▶ **Given request**
Copy out the lines of the records below, and only those lines, from the one with "The build123d and" through the one with "return path", exactly as they appear.

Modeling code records
* Begin *
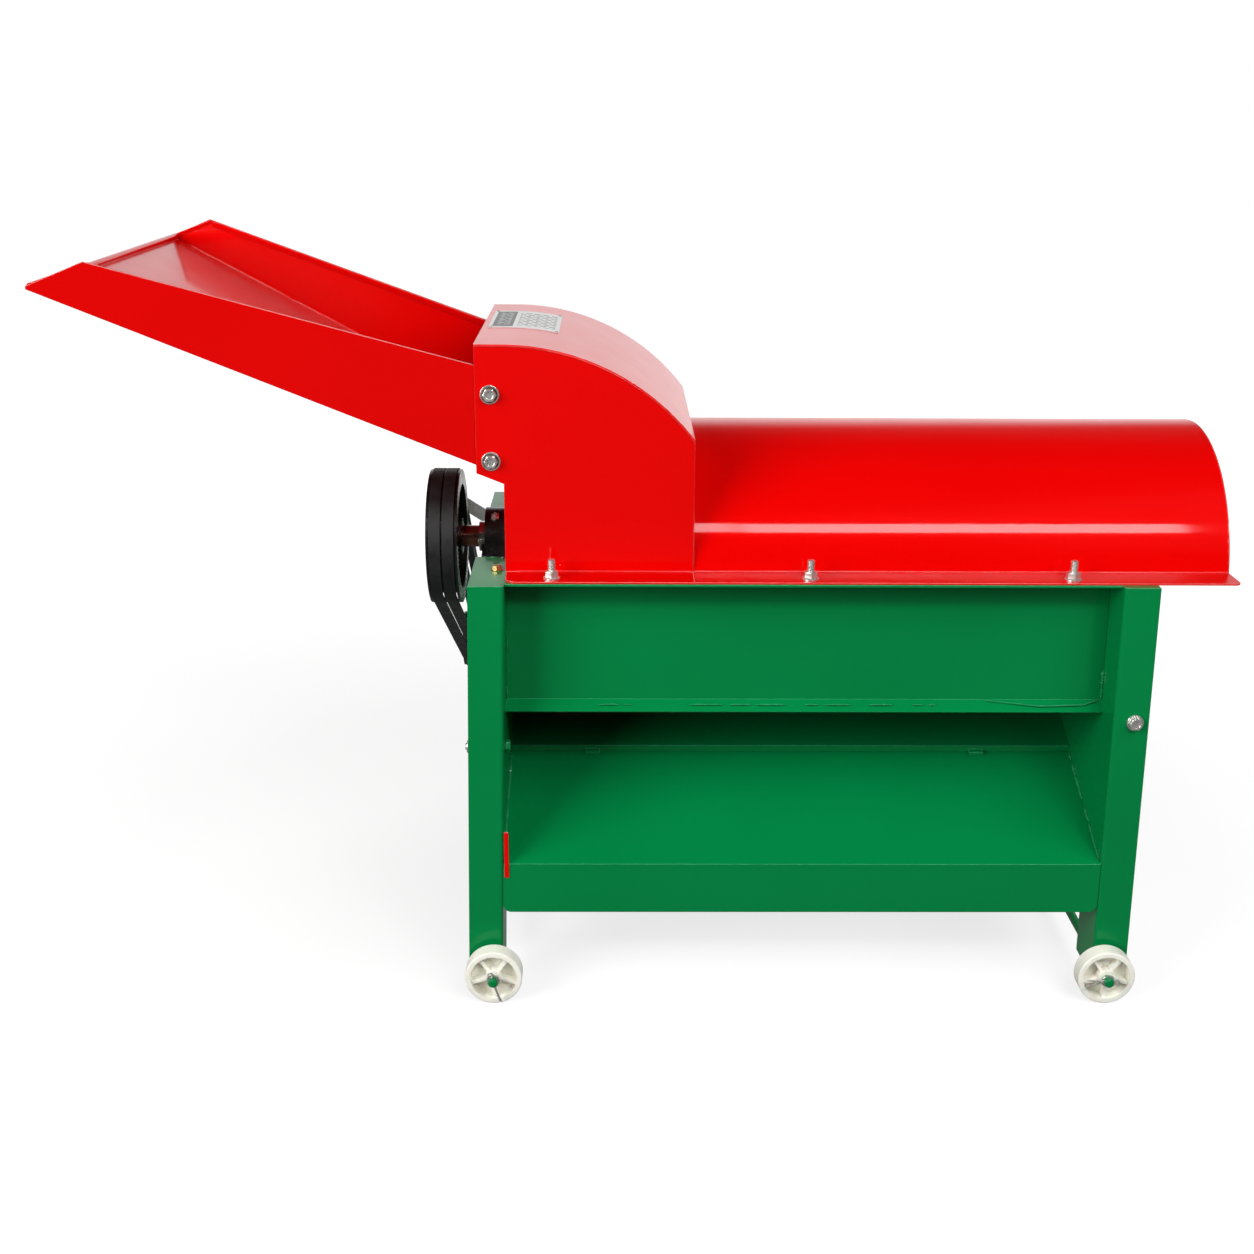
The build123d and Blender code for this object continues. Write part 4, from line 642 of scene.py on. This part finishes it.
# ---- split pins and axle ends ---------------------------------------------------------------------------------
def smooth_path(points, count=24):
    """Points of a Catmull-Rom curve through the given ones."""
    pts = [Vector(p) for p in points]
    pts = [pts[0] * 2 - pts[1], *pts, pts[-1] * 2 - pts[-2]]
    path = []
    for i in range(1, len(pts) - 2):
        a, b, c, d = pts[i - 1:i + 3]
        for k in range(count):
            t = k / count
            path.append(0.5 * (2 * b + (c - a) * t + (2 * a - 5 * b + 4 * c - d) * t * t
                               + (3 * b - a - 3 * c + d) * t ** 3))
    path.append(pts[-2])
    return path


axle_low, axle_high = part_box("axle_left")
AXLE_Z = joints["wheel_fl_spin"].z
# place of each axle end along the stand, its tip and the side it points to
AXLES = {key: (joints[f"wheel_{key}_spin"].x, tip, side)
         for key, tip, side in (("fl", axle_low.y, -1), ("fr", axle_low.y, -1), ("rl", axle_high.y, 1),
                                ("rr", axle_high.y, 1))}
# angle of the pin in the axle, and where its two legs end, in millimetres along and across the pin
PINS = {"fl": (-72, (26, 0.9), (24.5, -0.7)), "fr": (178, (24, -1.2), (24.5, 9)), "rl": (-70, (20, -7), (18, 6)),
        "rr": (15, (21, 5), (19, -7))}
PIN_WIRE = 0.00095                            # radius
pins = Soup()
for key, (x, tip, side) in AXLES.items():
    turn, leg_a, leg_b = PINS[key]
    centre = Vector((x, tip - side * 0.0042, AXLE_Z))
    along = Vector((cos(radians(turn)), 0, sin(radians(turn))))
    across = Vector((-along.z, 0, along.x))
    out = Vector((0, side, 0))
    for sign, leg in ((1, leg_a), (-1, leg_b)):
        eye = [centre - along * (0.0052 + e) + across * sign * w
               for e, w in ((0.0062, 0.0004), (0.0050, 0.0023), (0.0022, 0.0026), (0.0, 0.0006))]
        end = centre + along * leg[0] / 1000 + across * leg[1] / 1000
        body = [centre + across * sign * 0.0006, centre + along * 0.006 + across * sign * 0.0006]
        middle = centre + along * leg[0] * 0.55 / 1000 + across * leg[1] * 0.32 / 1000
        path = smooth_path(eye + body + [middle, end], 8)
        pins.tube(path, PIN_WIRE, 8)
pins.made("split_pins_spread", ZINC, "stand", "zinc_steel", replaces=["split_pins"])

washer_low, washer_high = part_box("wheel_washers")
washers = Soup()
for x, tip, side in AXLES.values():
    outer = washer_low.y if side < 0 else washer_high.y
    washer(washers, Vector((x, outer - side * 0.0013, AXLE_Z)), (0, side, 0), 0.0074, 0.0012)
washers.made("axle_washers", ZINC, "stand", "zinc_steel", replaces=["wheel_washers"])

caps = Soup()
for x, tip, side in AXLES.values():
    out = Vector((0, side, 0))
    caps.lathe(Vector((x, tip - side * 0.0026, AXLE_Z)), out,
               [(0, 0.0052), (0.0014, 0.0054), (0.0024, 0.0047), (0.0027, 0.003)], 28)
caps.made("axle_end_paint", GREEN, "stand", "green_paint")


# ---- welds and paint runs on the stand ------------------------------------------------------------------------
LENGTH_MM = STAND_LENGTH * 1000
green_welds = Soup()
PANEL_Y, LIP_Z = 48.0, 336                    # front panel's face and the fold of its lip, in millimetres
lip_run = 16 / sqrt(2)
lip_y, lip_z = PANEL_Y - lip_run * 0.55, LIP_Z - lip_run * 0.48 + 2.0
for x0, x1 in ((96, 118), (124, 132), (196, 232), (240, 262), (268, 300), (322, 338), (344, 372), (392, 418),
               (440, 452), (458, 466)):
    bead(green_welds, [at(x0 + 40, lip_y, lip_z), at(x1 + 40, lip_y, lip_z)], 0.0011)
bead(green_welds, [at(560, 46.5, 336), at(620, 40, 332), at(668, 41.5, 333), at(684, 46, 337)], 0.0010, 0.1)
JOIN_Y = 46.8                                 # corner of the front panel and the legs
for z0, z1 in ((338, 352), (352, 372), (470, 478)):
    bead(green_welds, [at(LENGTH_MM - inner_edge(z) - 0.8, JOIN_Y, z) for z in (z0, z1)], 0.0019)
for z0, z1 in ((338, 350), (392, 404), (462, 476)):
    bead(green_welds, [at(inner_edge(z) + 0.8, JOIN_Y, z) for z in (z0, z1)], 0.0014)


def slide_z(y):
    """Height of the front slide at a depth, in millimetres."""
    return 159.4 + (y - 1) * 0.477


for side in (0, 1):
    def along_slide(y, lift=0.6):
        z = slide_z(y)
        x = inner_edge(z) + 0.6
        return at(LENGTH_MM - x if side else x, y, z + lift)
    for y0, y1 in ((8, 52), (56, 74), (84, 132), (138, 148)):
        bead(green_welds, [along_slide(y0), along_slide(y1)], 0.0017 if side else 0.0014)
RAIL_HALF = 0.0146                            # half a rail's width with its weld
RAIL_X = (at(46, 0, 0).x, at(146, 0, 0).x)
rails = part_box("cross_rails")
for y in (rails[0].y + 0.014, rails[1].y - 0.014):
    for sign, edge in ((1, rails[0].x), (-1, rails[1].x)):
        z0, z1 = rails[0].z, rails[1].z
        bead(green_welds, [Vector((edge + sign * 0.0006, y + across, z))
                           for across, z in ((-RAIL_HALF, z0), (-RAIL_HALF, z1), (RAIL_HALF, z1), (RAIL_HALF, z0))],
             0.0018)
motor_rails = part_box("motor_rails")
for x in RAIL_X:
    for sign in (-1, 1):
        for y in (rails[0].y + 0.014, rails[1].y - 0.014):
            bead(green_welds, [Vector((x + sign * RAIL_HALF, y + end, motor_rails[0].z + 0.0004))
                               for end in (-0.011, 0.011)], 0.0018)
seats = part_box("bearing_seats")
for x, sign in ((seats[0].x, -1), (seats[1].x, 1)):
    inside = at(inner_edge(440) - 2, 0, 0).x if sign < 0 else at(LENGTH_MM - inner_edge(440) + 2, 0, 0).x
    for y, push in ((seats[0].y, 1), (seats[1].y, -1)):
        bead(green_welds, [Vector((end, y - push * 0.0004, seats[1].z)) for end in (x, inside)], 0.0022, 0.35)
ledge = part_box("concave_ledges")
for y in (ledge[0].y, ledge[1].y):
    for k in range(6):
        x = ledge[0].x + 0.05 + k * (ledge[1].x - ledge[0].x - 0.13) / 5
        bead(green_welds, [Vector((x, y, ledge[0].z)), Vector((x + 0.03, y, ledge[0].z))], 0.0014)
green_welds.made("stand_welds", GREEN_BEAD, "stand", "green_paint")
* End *
* Begin *
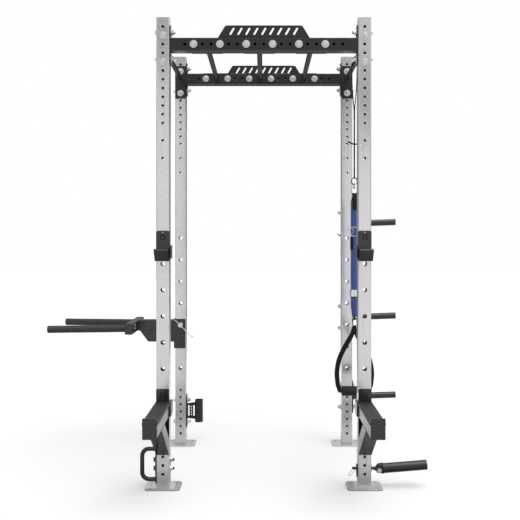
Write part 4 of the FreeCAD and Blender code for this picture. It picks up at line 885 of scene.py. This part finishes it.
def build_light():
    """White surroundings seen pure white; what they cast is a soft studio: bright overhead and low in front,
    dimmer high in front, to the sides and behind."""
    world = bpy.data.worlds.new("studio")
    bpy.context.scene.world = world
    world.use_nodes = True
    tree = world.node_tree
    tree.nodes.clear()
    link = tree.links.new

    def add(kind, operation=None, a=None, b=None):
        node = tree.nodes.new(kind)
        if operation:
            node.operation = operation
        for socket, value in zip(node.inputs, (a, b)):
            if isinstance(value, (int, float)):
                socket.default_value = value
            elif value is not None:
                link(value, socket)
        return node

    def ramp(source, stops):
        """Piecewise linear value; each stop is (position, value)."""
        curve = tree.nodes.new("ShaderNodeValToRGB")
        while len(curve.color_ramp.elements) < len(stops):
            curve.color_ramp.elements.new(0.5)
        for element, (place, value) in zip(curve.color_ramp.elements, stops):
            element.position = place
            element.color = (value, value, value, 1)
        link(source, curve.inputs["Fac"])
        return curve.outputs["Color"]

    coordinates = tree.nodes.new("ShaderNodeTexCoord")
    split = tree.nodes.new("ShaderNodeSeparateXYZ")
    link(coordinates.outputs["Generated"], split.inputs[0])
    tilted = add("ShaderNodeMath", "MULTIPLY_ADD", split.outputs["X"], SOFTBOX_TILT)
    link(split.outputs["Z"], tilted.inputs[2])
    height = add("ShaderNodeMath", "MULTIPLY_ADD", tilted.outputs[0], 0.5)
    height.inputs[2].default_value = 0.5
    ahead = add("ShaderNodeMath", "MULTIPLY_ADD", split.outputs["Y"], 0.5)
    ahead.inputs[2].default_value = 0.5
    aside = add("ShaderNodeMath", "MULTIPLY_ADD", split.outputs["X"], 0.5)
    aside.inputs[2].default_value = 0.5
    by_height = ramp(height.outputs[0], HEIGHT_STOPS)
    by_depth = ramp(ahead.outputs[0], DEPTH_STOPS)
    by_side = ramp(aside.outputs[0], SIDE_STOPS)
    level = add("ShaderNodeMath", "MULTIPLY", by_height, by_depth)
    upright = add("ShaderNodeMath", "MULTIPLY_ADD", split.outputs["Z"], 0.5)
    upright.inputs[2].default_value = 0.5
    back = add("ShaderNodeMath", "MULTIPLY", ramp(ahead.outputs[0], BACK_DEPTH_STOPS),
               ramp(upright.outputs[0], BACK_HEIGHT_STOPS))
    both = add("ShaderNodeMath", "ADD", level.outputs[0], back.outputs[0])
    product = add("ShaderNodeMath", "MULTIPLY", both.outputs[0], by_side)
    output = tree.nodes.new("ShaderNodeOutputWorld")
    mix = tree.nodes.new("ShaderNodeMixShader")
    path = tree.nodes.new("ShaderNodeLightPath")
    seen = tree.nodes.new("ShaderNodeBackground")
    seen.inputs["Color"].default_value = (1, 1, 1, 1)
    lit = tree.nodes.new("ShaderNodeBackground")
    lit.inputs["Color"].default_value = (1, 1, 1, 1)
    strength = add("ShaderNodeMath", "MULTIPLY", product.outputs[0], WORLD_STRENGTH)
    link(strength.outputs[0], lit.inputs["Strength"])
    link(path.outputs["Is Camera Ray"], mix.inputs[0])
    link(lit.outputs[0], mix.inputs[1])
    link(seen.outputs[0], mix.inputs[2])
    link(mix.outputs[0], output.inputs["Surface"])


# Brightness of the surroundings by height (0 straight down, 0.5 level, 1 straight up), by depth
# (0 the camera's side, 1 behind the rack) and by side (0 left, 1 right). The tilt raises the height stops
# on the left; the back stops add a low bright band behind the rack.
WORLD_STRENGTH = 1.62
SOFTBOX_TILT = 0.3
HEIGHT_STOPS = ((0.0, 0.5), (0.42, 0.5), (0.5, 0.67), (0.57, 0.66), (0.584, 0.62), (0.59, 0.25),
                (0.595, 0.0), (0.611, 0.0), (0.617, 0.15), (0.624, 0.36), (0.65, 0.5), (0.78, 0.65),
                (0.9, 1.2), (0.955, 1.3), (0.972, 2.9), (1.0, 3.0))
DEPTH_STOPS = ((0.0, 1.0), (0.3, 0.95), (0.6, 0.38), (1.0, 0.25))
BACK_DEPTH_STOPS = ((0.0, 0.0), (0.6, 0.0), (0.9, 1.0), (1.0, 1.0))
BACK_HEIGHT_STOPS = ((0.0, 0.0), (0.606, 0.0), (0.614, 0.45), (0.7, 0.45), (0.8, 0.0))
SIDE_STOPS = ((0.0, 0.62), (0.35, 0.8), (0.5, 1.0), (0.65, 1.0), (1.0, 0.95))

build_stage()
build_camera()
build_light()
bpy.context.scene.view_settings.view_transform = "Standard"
* End *
▶ **Written solution**
The build123d and Blender code for this object continues. Write part 4, from line 642 of scene.py on. This part finishes it.
# ---- split pins and axle ends ---------------------------------------------------------------------------------
def smooth_path(points, count=24):
    """Points of a Catmull-Rom curve through the given ones."""
    pts = [Vector(p) for p in points]
    pts = [pts[0] * 2 - pts[1], *pts, pts[-1] * 2 - pts[-2]]
    path = []
    for i in range(1, len(pts) - 2):
        a, b, c, d = pts[i - 1:i + 3]
        for k in range(count):
            t = k / count
            path.append(0.5 * (2 * b + (c - a) * t + (2 * a - 5 * b + 4 * c - d) * t * t
                               + (3 * b - a - 3 * c + d) * t ** 3))
    path.append(pts[-2])
    return path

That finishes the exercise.